For hardware attachment points, I learned through experience that knots can reduce rope strength by up to 50%. This means a rope rated for 4,000 pounds might only hold 2,000 pounds when knotted—still plenty for dog walking, but an important consideration. Proper splicing techniques maintain more of the rope’s original strength, which is why commercial rope leashes often use splices rather than knots.
Rope Safety for Dog Toys
For rope toys, the safety concerns are entirely different. After seeing my dog’s rope toy deteriorate, I researched the potential dangers and was alarmed to discover "linear foreign body obstruction"—a potentially fatal condition where strands of rope can anchor in the intestines while the rest passes further through the digestive tract, causing the intestines to bunch up.

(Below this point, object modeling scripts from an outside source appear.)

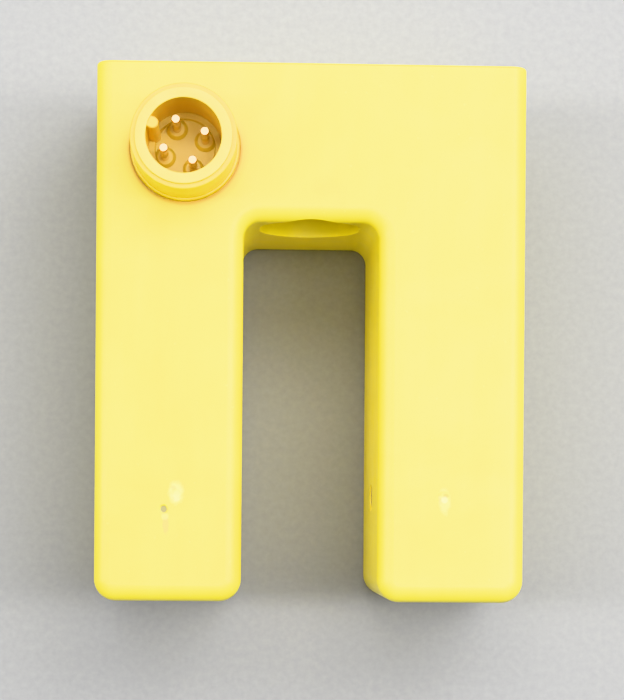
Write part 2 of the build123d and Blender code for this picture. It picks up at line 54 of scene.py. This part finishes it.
HOUSING_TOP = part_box("housing_body")[1][2]
SHELL_LOW, SHELL_HIGH = (Vector(corner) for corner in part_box("connector_shell"))
PLUG_X = (SHELL_LOW.x + SHELL_HIGH.x) / 2
PLUG_Y = (SHELL_LOW.y + SHELL_HIGH.y) / 2
RIM_Z = SHELL_HIGH.z
PIN_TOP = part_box("contact_pin_1")[1][2]


# ---------------------------------------------------------------- material tools

def start_material(name, roughness, metallic=0.0, **sockets):
    """A new material with its shader, the node tree and object coordinates."""
    material = bpy.data.materials.new(name)
    material.use_nodes = True
    tree = material.node_tree
    shader = tree.nodes["Principled BSDF"]
    shader.inputs["Roughness"].default_value = roughness
    shader.inputs["Metallic"].default_value = metallic
    for socket, value in sockets.items():
        shader.inputs[socket.replace("_", " ")].default_value = value
    place = tree.nodes.new("ShaderNodeTexCoord").outputs["Object"]
    return material, tree, shader, place


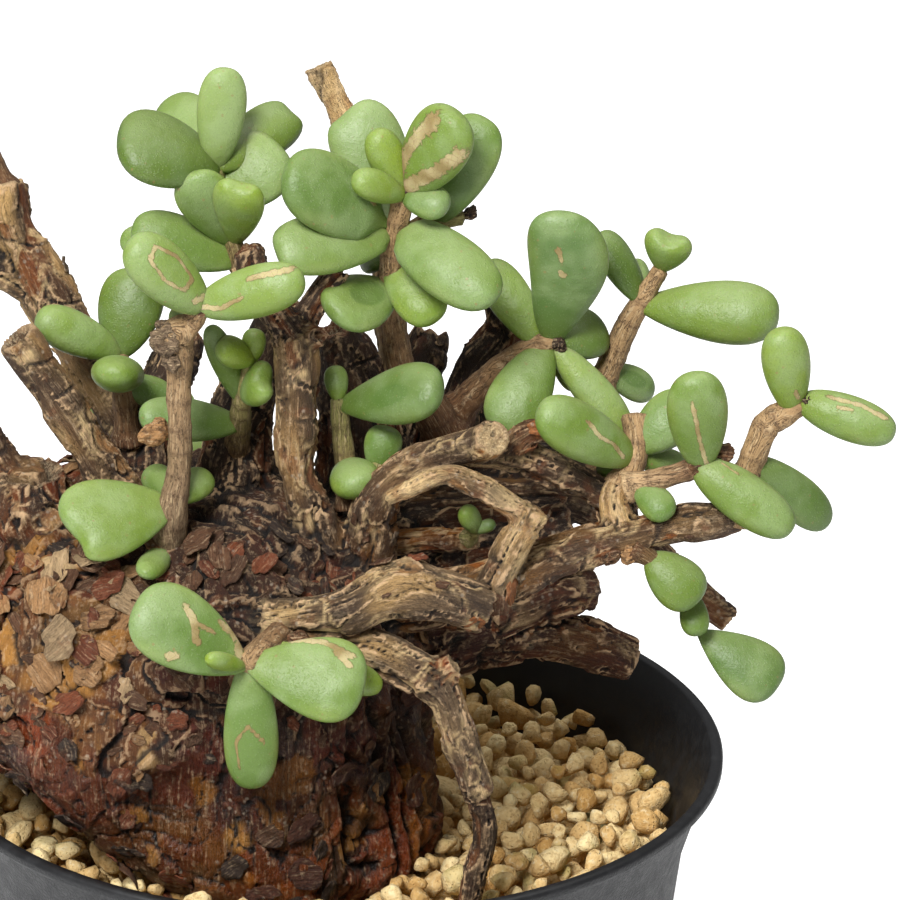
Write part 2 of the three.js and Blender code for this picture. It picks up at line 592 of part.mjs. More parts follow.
// The fill: a plain plug under a layer of grains
function gravel(wood) {
  const top = POT_HEIGHT - GRAVEL_DROP - PLUG_DROP;
  const floor = FLOOR + POT_EDGE + GAP;
  const profile = [
    [0, floor],
    [innerRadius(floor) - GAP, floor],
    [innerRadius(top) - GAP, top],
    [0, top],
  ].map(([radius, height]) => new THREE.Vector2(radius, height));
  const plug = new THREE.LatheGeometry(profile, POT_SIDES);
  plug.rotateX(Math.PI / 2);
  const grains = [];
  const reach = innerRadius(top) - GAP - GRAIN_RADIUS;
  const pitch = GRAIN_SPACING * GRAIN_ROW_PITCH;
  const rows = Math.floor(reach / pitch);
  for (let row = -rows; row <= rows; row += 1) {
    for (let column = -rows; column <= rows; column += 1) {
      const seed = (row + 50) * 101 + column;
      const stray = (number, range) => range * (scatter(seed + number) - 0.5);
      const x = (column + (row % 2) / 2) * GRAIN_SPACING + stray(0, GRAIN_JITTER);
      const y = row * pitch + stray(7, GRAIN_JITTER);
      if (Math.hypot(x, y) < reach) {
        const size = GRAIN_RADIUS * (1 + stray(13, GRAIN_SPREAD));
        const grain = new THREE.IcosahedronGeometry(size, 0);
        grain.scale(1, 1 + stray(29, GRAIN_SPREAD), GRAIN_FLATNESS);
        grain.rotateX(scatter(seed + 17) * Math.PI);
        grain.rotateZ(scatter(seed + 23) * Math.PI);
        grain.translate(x, y, top + stray(31, GRAIN_LEVEL_JITTER));
        grains.push(solid(grain));
      }
    }
  }
  return wasm.Manifold.union([solid(plug), ...grains]).subtract(wood);
}

function mesh(name, manifold, color, roughness) {
  const body = new THREE.Mesh(
    geometryOf(mainBody(manifold)),
    new THREE.MeshStandardMaterial({ color, roughness, metalness: 0 }),
  );
  body.name = name;
  return body;
}

const plant = new THREE.Group();
plant.name = 'potted_ceraria';
const woodWithGap = oldWood(GAP);
plant.add(mesh('pot', pot(), 0x1b1c1e, 0.6));
plant.add(mesh('gravel', gravel(woodWithGap), 0xc8b27e, 0.95));
plant.add(mesh('wood', oldWood(), 0x6d5340, 0.9));

// Each stem seats in the old wood, and is cut clear of the leafy stems before it
let taken = woodWithGap;
for (const [name, rows] of Object.entries(LEAFY_STEMS)) {
  plant.add(mesh(name, leafyStem(rows).subtract(taken), 0x86a862, 0.5));
  taken = taken.add(leafyStem(rows, GAP));
}

export default plant;
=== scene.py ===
# %% [markdown]
# # A potted Ceraria pygmaea
# An old succulent: a swollen, barky caudex, a tangle of bare dead branches, leafy stems with
# thick glaucous leaves in pairs, and a black plastic pot filled with round grains of pumice.
# Everything is made in metres in the same frame as the CAD model, so nothing is fitted later.

# %% Load the frame
import math
import random

import bmesh
import bpy
import numpy as np
from mathutils import Matrix, Vector
from mathutils.kdtree import KDTree


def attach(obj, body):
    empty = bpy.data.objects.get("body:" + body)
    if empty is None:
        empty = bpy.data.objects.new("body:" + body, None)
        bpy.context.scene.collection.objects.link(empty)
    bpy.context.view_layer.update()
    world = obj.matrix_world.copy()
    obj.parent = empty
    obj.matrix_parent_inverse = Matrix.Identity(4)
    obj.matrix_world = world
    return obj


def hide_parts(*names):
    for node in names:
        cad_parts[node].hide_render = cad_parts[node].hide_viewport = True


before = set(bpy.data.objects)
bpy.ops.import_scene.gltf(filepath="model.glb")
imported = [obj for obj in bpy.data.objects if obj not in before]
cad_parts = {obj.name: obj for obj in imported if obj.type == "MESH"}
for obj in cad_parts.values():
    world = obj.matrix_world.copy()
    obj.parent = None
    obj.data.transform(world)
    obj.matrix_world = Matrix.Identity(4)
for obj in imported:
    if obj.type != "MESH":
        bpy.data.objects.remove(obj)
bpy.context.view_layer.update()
scene = bpy.context.scene
MM = 0.001
print("CAD nodes:", len(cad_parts))

# %% [markdown]
# ## Camera
# A long lens from a little above keeps the leaves nearly free of perspective. Its place was
# found from the pot's rim, whose ellipse gives the height of the eye above the horizon.

# %% Camera
CAMERA_DISTANCE = 700.0
CAMERA_ELEVATION = math.radians(22.1)
CAMERA_ROLL = math.radians(1.0)
CAMERA_TARGET = Vector((13.4, 0.0, 111.0))
FOCAL_PIXELS = 6279
FRAME_PIXELS = 900
SENSOR = 36.0

level_up = Vector((0, math.sin(CAMERA_ELEVATION), math.cos(CAMERA_ELEVATION)))
back = Vector((0, -math.cos(CAMERA_ELEVATION), math.sin(CAMERA_ELEVATION)))
right = Vector((math.cos(CAMERA_ROLL), 0, 0)) + math.sin(CAMERA_ROLL) * level_up
up = math.cos(CAMERA_ROLL) * level_up - Vector((math.sin(CAMERA_ROLL), 0, 0))
eye = (CAMERA_TARGET + CAMERA_DISTANCE * back) * MM
camera_data = bpy.data.cameras.new("camera")
camera_data.sensor_width = SENSOR
camera_data.lens = FOCAL_PIXELS / FRAME_PIXELS * SENSOR
camera_data.clip_start = 0.01
camera = bpy.data.objects.new("camera", camera_data)
camera.matrix_world = Matrix.Translation(eye) @ Matrix((right, up, back)).transposed().to_4x4()
scene.collection.objects.link(camera)
scene.camera = camera
print("lens", round(camera_data.lens, 1), "mm")

# %% [markdown]
# ## Floor and light
# The plant stands on a white table under two soft lamps: a key high in front, a little to the
# left, and a broad weak one overhead. The room is white to the eye, but lights only faintly.

# %% Floor and light
ROOM_LIGHT = 0.2
LAMP_AIM = Vector((0, 0, 100))


def lamp(name, place, size, watts):
    """A square soft lamp that faces the plant"""
    data = bpy.data.lights.new(name, "AREA")
    data.size = size
    data.energy = watts
    made = bpy.data.objects.new(name, data)
    spot = Vector(place) * MM
    turn = (LAMP_AIM * MM - spot).to_track_quat("-Z", "Y")
    made.matrix_world = Matrix.Translation(spot) @ turn.to_matrix().to_4x4()
    scene.collection.objects.link(made)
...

I now exclusively use cotton rope for chew toys, as it’s less likely to form dangerous strands and will break down more safely if ingested in small amounts. I also learned to monitor rope toys carefully and replace them at the first sign of fraying rather than waiting until they’re significantly damaged.

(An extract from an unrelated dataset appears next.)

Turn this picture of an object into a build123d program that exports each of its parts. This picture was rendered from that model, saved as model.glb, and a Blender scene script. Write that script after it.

Rope thickness matters for toys as well. Toys made from multiple smaller ropes tend to fray more quickly than those using fewer, thicker strands. After my Lab destroyed several multi-strand toys, I switched to toys using fewer but thicker ropes, which lasted significantly longer before becoming hazardous.
Through my experiences with both leashes and toys, I’ve found that understanding the specific properties of different rope types is crucial for making safe choices for our dogs. The right rope can provide years of safe service, while the wrong choice might lead to injuries, escapes, or even internal damage if used as a toy.
Conclusion
While you can use plain rope as a dog leash in emergencies, a properly constructed rope leash with appropriate hardware and a comfortable handle is much better. For regular use, choose climbing or marine-grade rope of suitable thickness, and always prioritize proper construction for both safety and comfort.